Add up all of the above and you get persistence. Persistence creates luck.
Persistence overcomes failure. Persistence gets you experience.
Persistence is a sentence of failures punctuated by the briefest of
successes, and eventually those successes will start to propel you
towards mastery.
Not one success or two. But many many many.
How do you get persistent when life is filled with changing careers,
relationships, responsibilities, economic crashes, historical upswings,
and so many things that can get in your way.
There’s no answer at all. That’s why it’s called persistence. Because
no matter where you are, there you are, doing what you always did. Not
letting any of the above stop you. Using all of the above in your
Mastery Arsenal to propel you to higher successes and deeper failures
and then even higher successes.
It’s painful and brutal and no fun and nobody will ever understand why.

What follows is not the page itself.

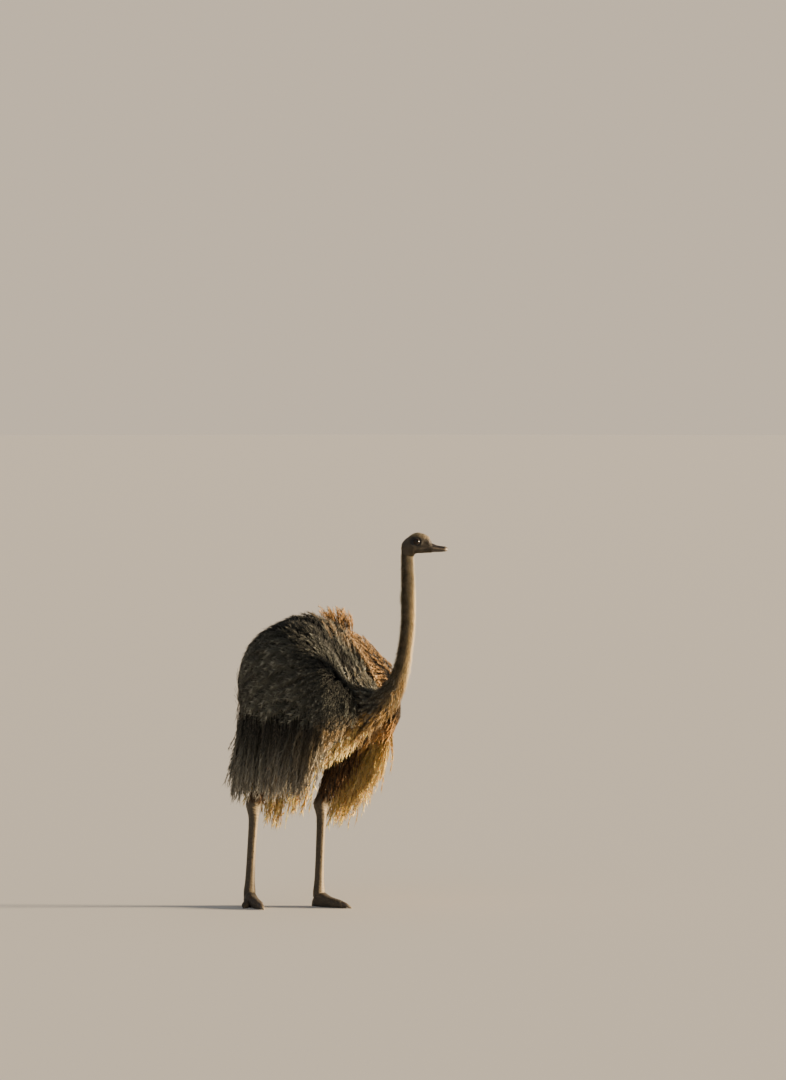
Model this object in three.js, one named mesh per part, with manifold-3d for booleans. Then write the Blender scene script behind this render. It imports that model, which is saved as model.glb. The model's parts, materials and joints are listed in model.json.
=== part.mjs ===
// A life-size ostrich hen, standing at ease with its head turned to its left.
// Millimetres, +Z up. The bird faces +X and its left side is +Y.
// Every fleshy form is a loft through named sections. Thin gaps part the body where a person would
// name its parts. The solids reach out to the tips of the plumage.
import * as THREE from "three";
import { mergeVertices } from "three/addons/utils/BufferGeometryUtils.js";
import Module from "manifold-3d";

const wasm = await Module();
wasm.setup();

// ---------------------------------------------------------------- driving dimensions
const GAP = 0.4; // clear space between neighbouring pieces
const HEAD_TURN = 45; // how far the head looks to the left, in degrees
const LEFT_FOOT = [156, 76]; // the ankles' places over the floor: the left leg is the forward one
const RIGHT_FOOT = [-70, -145];
const ANKLE_HEIGHT = 62; // the joint above the toes
const HOCK_HEIGHT = 470; // the joint that looks like a backward knee
const KNEE_HEIGHT = 850; // hidden in the flank
const TOE_LENGTH = 150; // the big toe, from the ankle forward, without its claw
const CLAW_LENGTH = 48;
const EYE_RADIUS = 19;
const EYE_SPACING = 43; // between the centres of the two eyes

const SIDES_TRUNK = 22;
const SIDES_WING = 16;
const SIDES_PLUME = 6;
const SIDES_NECK = 16;
const SIDES_HEAD = 18;
const SIDES_BILL = 14;
const SIDES_LEG = 14;
const SIDES_TOE = 10;
const SIDES_CLAW = 8;

// ---------------------------------------------------------------- sections and lofts
const rad = (degrees) => (degrees * Math.PI) / 180;
const degreesOf = (rise, run) => (Math.atan2(rise, run) * 180) / Math.PI;

// A section lies across the body at `at`. It faces `heading` (0 is +X, turning to the left) and
// `pitch` (90 is straight up). `side`, `up` and `down` are its half sizes, and `square` its corners:
// 2 is an ellipse and more is squarer.
function section(at, heading, pitch, side, up, down, square = 2) {
  return [...at, heading, pitch, side, up, down, square];
}

// The directions of a section: left across it, dorsal up it, and forward through it.
function frameOf([, , , heading, pitch]) {
  const h = rad(heading);
  const p = rad(pitch);
  return {
    left: new THREE.Vector3(-Math.sin(h), Math.cos(h), 0),
    dorsal: new THREE.Vector3(-Math.sin(p) * Math.cos(h), -Math.sin(p) * Math.sin(h), Math.cos(p)),
    forward: new THREE.Vector3(Math.cos(p) * Math.cos(h), Math.cos(p) * Math.sin(h), Math.sin(p)),
  };
}

// A section's outline as points, counted from its left side over its top.
function ring(values, sides, grow = 0) {
  const [x, y, z, , , side, up, down, square] = values;
  const { left, dorsal } = frameOf(values);
  const bend = (v) => Math.sign(v) * Math.abs(v) ** (2 / square);
  return Array.from({ length: sides }, (_, k) => {
    const turn = (2 * Math.PI * (k + 0.5)) / sides;
    const across = (side + grow) * bend(Math.cos(turn));
    const height = Math.sin(turn) > 0 ? up + grow : down + grow;
    const along = height * bend(Math.sin(turn));
    return new THREE.Vector3(x, y, z).addScaledVector(left, across).addScaledVector(dorsal, along);
  });
}

// Values between sections, on a smooth curve through all of them (a Hermite spline whose slopes are
// the mean slopes round each section).
function between(sections, t) {
  const last = sections.length - 1;
  const i = Math.min(Math.floor(t), last - 1);
  const f = t - i;
  const slope = (k) => (n) =>
    (sections[Math.min(k + 1, last)][n] - sections[Math.max(k - 1, 0)][n]) /
    (Math.min(k + 1, last) - Math.max(k - 1, 0));
  return sections[i].map((a, n) => {
    const b = sections[i + 1][n];
    const from = slope(i)(n);
    const to = slope(i + 1)(n);
    return (
      a * (2 * f ** 3 - 3 * f ** 2 + 1) +
      from * (f ** 3 - 2 * f ** 2 + f) +
      b * (3 * f ** 2 - 2 * f ** 3) +
      to * (f ** 3 - f ** 2)
    );
  });
}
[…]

And when you achieve success people will act as if it’s the most
natural thing in the world to have happened to you.
And you try to explain, “No, there was this one time…” but they don’t
want to hear it. They want to know what their next move should be so
they can be where you are.
There’s no next move. There’s only your next move.
K) MYSTERY.
Ultimately, Mastery = Mystery. You’re going to break the sound barrier
on some field that nobody has ever gone that fast or that far. You’re
going to find your own unique combination of passions that make you the
best in the world at that combination.
What if nobody cares? That’s ok also. You care.
What if you never go for the mystery. What if you settle back into the
known, the comfortable, the stress-free existence of your peers and
colleagues and everyone you ever knew?
The world might not allow it. What you thought was comfortable might’ve been a myth also.
So you can only do this:
Ask: what can I do right now to move forward. Only this second. Having a
goal in the distant future is almost a damnation of this moment in
time. An insult.
We can’t predict the future. And the history of mastery shows that
nobody was able to predict which goals would work and which wouldn’t.
Only this moment matters. Health-wise: physically, emotionally, mentally, and spiritually. Can you move forward today in each?
hen you will attract the mastery and the mystery.